Think again: Mike Pizzo (http://blogs.msdn.com/data/archive/2006/12/05/data-access-api-of-the-day-part-i.aspx) has been around for 15 years designing data access at MS, which puts it back to the release of VFP. And in fact, the history of ado (related in more than one place) is that when vfp was released in 94, the data team walked over to another building at MS and started working on ado.

The reason that doing SQL over objects is useful in statically-typed .NET languages is because of the "impedance mismatch" that I referred to in my post. In VFP the data is always there, whether it's a table, a view, or a cursoradapter. When one has the cursor available, selecting against the cursor is what makes sense. It's only when what is in the object and what is in the cursor are different, or data isn't being held in a cursor, that it makes sense to shoehorn sql into querying objects. And why would data be held in objects rather than, say, a temporary cursor? Because of that impedance mismatch again. Where in VFP we would CREATE CURSOR and then could work with it, in a statically typed language this becomes a mess, both in creation and in usage.

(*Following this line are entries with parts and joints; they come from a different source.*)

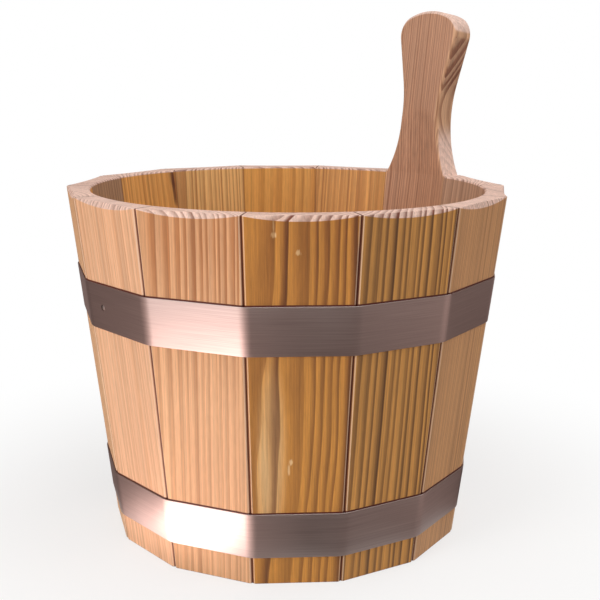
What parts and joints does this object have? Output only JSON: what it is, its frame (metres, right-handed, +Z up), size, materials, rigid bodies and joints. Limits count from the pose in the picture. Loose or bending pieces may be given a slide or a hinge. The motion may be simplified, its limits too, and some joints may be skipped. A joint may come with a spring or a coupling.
{
  "type": "sauna bucket",
  "caption": "Tapered wooden bucket of upright staves held by two steel hoops, with one stave carried up past the rim as a carved handle.",
  "frame": {"origin": "on the floor, on the bucket's axis", "axes": "+Z up along the axis of the staves, +Y towards the handle"},
  "size_m": [0.2594, 0.2646, 0.3065],
  "materials": {
    "pine": "planed, bare",
    "bottom_pine": "planed, bare",
    "hoop_steel": "brushed",
    "pin_steel": "dull"
  },
  "bodies": {
    "root": {"stave_1": "pine", "stave_2": "pine", "stave_3": "pine", "stave_4": "pine", "stave_5": "pine", "stave_6": "pine", "stave_7": "pine", "stave_8": "pine", "stave_9": "pine", "stave_10": "pine", "stave_11": "pine", "stave_12": "pine", "stave_13": "pine", "handle_stave": "pine", "bottom_board_left": "bottom_pine", "bottom_board_middle": "bottom_pine", "bottom_board_right": "bottom_pine", "upper_hoop": "hoop_steel", "lower_hoop": "hoop_steel", "hoop_rivets": "pin_steel", "hoop_nails": "pin_steel"}
  },
  "joints": []
}
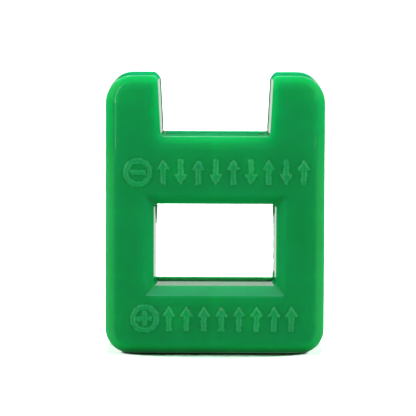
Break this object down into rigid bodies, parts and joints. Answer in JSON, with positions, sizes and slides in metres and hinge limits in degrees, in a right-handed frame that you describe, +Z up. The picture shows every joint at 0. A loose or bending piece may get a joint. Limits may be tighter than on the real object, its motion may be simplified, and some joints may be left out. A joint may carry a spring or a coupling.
{
  "type": "magnetizer demagnetizer block",
  "caption": "Flat plastic block that stands on edge: a tool stroked through its rectangular window is magnetized, and through its open top slot is demagnetized.",
  "frame": {"origin": "middle of the bottom edge, on the joint plane between the two half shells", "axes": "+Z up, towards the open slot; -Y out of the front face; +X to the right seen from the front"},
  "size_m": [0.04, 0.0166, 0.0508],
  "materials": {
    "case_plastic": "moulded, glossy, slightly translucent green",
    "magnet_plating": "bright nickel plating",
    "keeper_steel": "zinc-plated cold-rolled strip"
  },
  "bodies": {
    "root": {"front_shell": "case_plastic", "rear_shell": "case_plastic", "left_keeper_plate": "keeper_steel", "right_keeper_plate": "keeper_steel", "left_main_magnet": "magnet_plating", "right_main_magnet": "magnet_plating", "left_arm_magnet": "magnet_plating", "right_arm_magnet": "magnet_plating"}
  },
  "joints": []
}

Linq to Objects is, as I see is, a solution to a problem that should never have occurred. IOW, it's a creative solution to the wrong problem. The VFP Compiler for .Net is a solution to the real problem: it cures the impedance mismatch, while providing seamless access to the rich .Net ecology.

Hank

>>Hi Mike,
>>
>>indeed. If you read the MSDN overview on the Entity Framework, it talks about solving the "impedance mismatch" (their term) between data and objects. And the MVC framework is yet another attempt at the same thing. Just as Linq was. Just as ADO.Net was. VFP has no impedance mismatch, of course.
>>
>
>LinQ is nothing like VFP's select..... that was only against tables whereas linq can operate against many broader forms. I would also bet that the developers of LinQ never heard of foxpro.